=== The exercise ===
Print the full listing exactly.

--------------------------------------------------

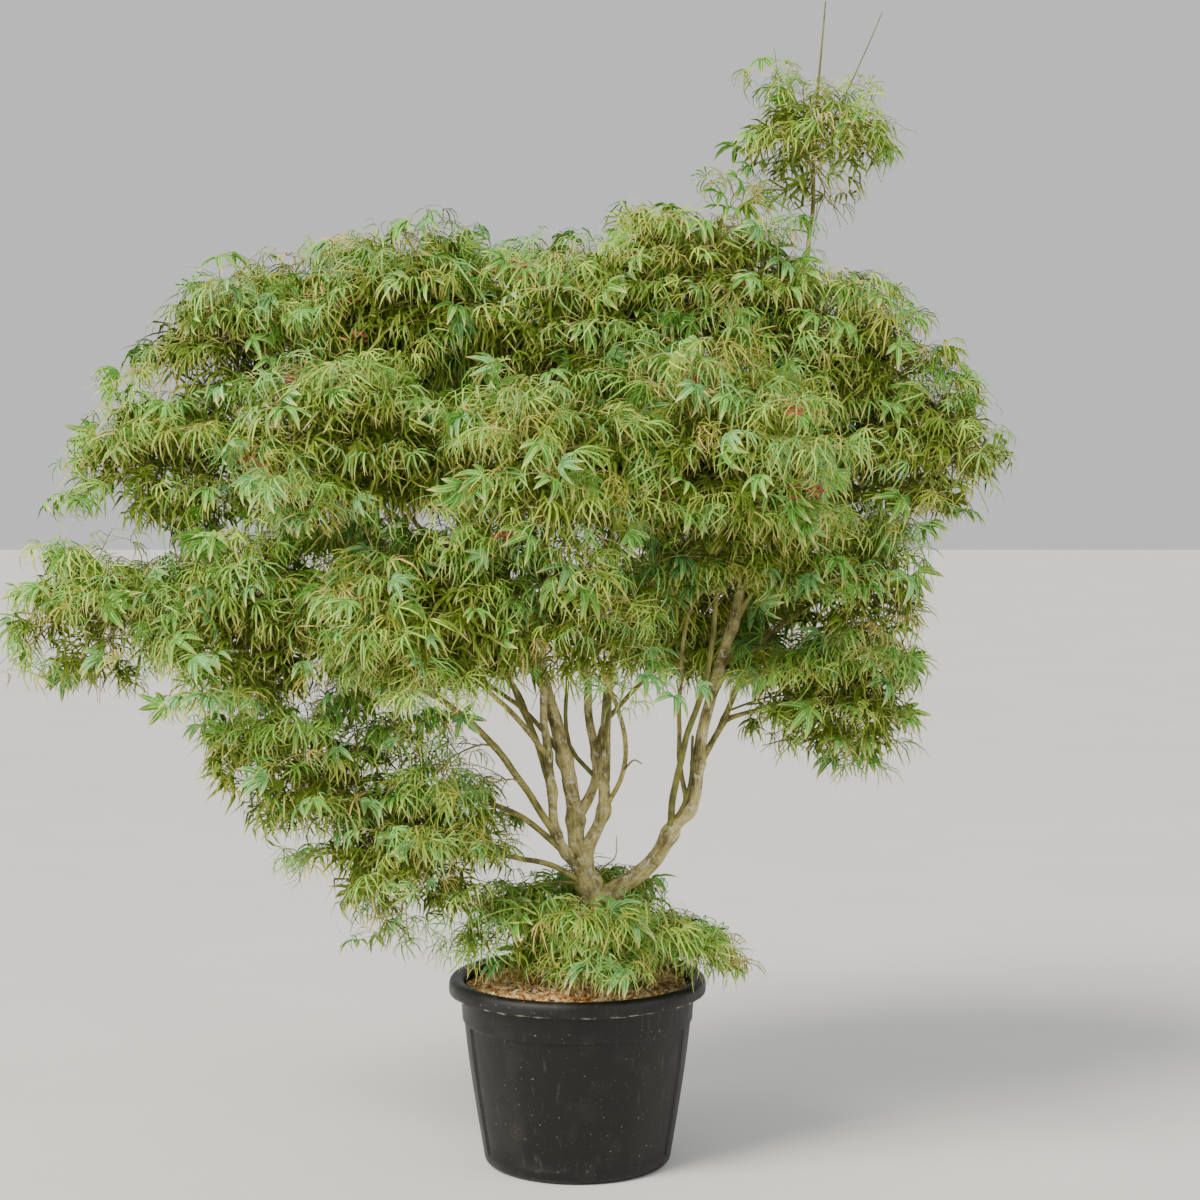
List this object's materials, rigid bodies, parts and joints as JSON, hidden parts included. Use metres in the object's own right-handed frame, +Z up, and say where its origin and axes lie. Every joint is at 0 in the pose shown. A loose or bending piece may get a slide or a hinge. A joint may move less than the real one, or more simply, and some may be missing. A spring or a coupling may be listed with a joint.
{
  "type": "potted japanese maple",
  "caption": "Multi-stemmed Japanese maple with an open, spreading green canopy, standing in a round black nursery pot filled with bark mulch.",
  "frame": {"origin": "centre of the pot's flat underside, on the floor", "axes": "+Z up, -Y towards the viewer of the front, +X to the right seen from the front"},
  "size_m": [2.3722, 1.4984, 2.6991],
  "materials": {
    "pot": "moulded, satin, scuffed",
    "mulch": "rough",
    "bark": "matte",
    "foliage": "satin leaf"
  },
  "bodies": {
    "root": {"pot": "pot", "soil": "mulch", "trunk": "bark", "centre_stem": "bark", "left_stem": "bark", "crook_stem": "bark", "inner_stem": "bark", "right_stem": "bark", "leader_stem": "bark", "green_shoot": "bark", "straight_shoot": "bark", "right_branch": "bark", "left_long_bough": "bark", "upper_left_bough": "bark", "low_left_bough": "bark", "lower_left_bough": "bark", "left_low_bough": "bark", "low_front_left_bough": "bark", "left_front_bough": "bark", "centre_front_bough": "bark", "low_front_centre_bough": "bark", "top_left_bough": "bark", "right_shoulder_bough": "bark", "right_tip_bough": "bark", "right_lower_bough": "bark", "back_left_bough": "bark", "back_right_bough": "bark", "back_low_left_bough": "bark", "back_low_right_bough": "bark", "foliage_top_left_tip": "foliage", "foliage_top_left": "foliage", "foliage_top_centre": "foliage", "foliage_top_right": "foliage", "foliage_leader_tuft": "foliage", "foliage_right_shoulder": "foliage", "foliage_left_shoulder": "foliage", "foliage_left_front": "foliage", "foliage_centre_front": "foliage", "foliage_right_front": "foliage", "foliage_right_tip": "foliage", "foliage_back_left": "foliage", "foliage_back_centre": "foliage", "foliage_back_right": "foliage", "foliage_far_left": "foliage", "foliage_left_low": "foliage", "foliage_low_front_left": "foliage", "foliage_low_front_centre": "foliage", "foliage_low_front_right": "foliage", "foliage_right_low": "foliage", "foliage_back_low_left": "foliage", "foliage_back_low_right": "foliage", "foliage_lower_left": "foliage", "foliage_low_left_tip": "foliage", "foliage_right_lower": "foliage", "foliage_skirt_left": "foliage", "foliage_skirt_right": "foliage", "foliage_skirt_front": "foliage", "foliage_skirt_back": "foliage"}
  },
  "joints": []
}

--------------------------------------------------

=== Final result ===
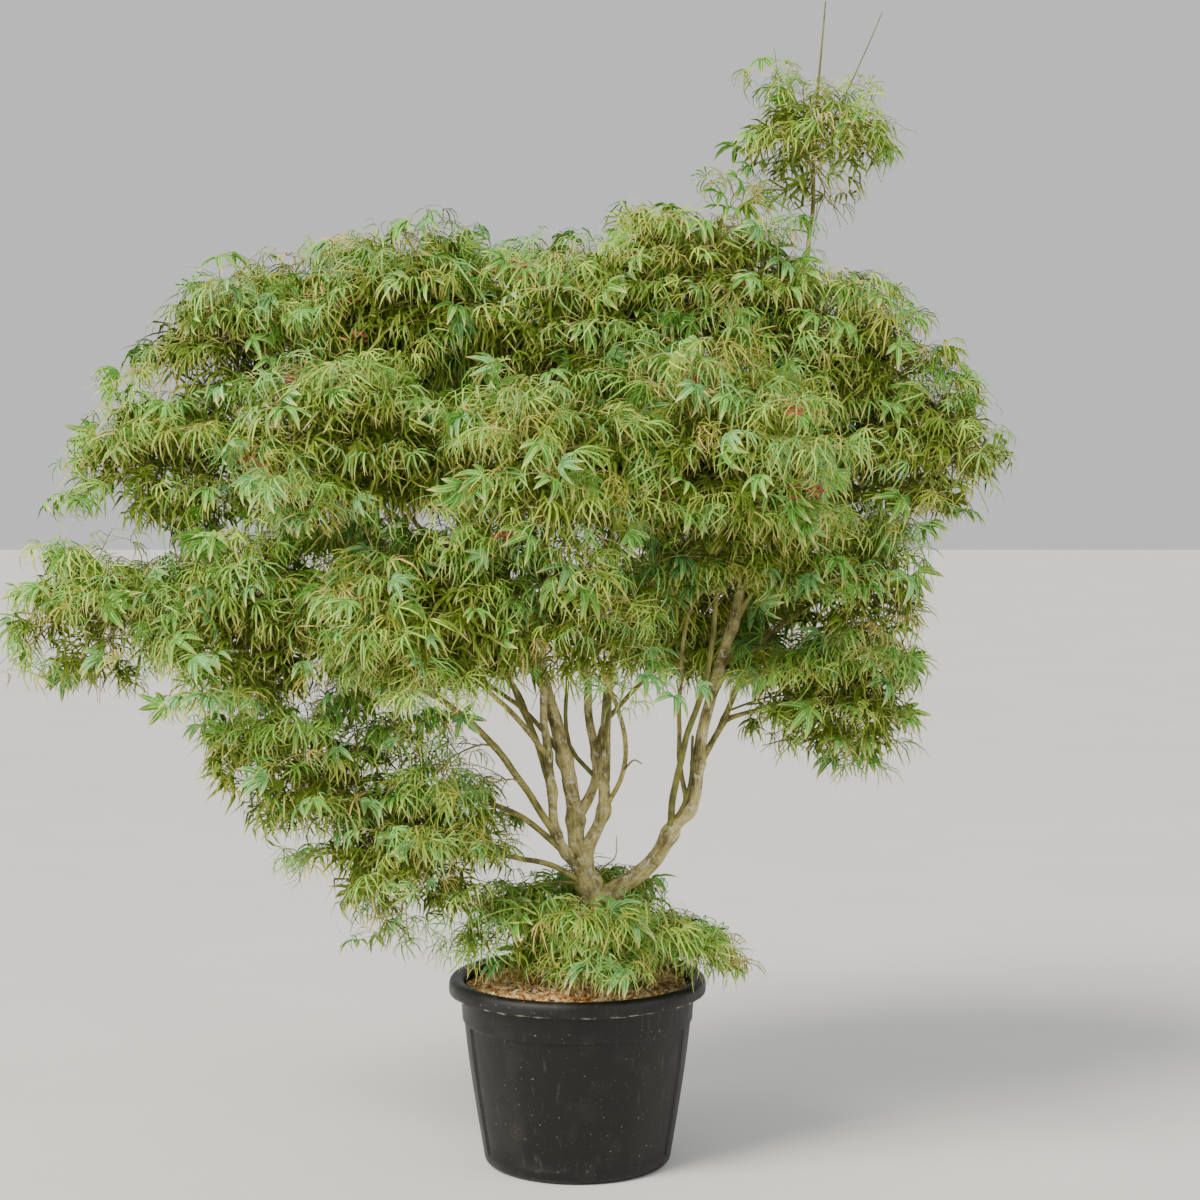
List this object's materials, rigid bodies, parts and joints as JSON, hidden parts included. Use metres in the object's own right-handed frame, +Z up, and say where its origin and axes lie. Every joint is at 0 in the pose shown. A loose or bending piece may get a slide or a hinge. A joint may move less than the real one, or more simply, and some may be missing. A spring or a coupling may be listed with a joint.
{
  "type": "potted japanese maple",
  "caption": "Multi-stemmed Japanese maple with an open, spreading green canopy, standing in a round black nursery pot filled with bark mulch.",
  "frame": {"origin": "centre of the pot's flat underside, on the floor", "axes": "+Z up, -Y towards the viewer of the front, +X to the right seen from the front"},
  "size_m": [2.3722, 1.4984, 2.6991],
  "materials": {
    "pot": "moulded, satin, scuffed",
    "mulch": "rough",
    "bark": "matte",
    "foliage": "satin leaf"
  },
  "bodies": {
    "root": {"pot": "pot", "soil": "mulch", "trunk": "bark", "centre_stem": "bark", "left_stem": "bark", "crook_stem": "bark", "inner_stem": "bark", "right_stem": "bark", "leader_stem": "bark", "green_shoot": "bark", "straight_shoot": "bark", "right_branch": "bark", "left_long_bough": "bark", "upper_left_bough": "bark", "low_left_bough": "bark", "lower_left_bough": "bark", "left_low_bough": "bark", "low_front_left_bough": "bark", "left_front_bough": "bark", "centre_front_bough": "bark", "low_front_centre_bough": "bark", "top_left_bough": "bark", "right_shoulder_bough": "bark", "right_tip_bough": "bark", "right_lower_bough": "bark", "back_left_bough": "bark", "back_right_bough": "bark", "back_low_left_bough": "bark", "back_low_right_bough": "bark", "foliage_top_left_tip": "foliage", "foliage_top_left": "foliage", "foliage_top_centre": "foliage", "foliage_top_right": "foliage", "foliage_leader_tuft": "foliage", "foliage_right_shoulder": "foliage", "foliage_left_shoulder": "foliage", "foliage_left_front": "foliage", "foliage_centre_front": "foliage", "foliage_right_front": "foliage", "foliage_right_tip": "foliage", "foliage_back_left": "foliage", "foliage_back_centre": "foliage", "foliage_back_right": "foliage", "foliage_far_left": "foliage", "foliage_left_low": "foliage", "foliage_low_front_left": "foliage", "foliage_low_front_centre": "foliage", "foliage_low_front_right": "foliage", "foliage_right_low": "foliage", "foliage_back_low_left": "foliage", "foliage_back_low_right": "foliage", "foliage_lower_left": "foliage", "foliage_low_left_tip": "foliage", "foliage_right_lower": "foliage", "foliage_skirt_left": "foliage", "foliage_skirt_right": "foliage", "foliage_skirt_front": "foliage", "foliage_skirt_back": "foliage"}
  },
  "joints": []
}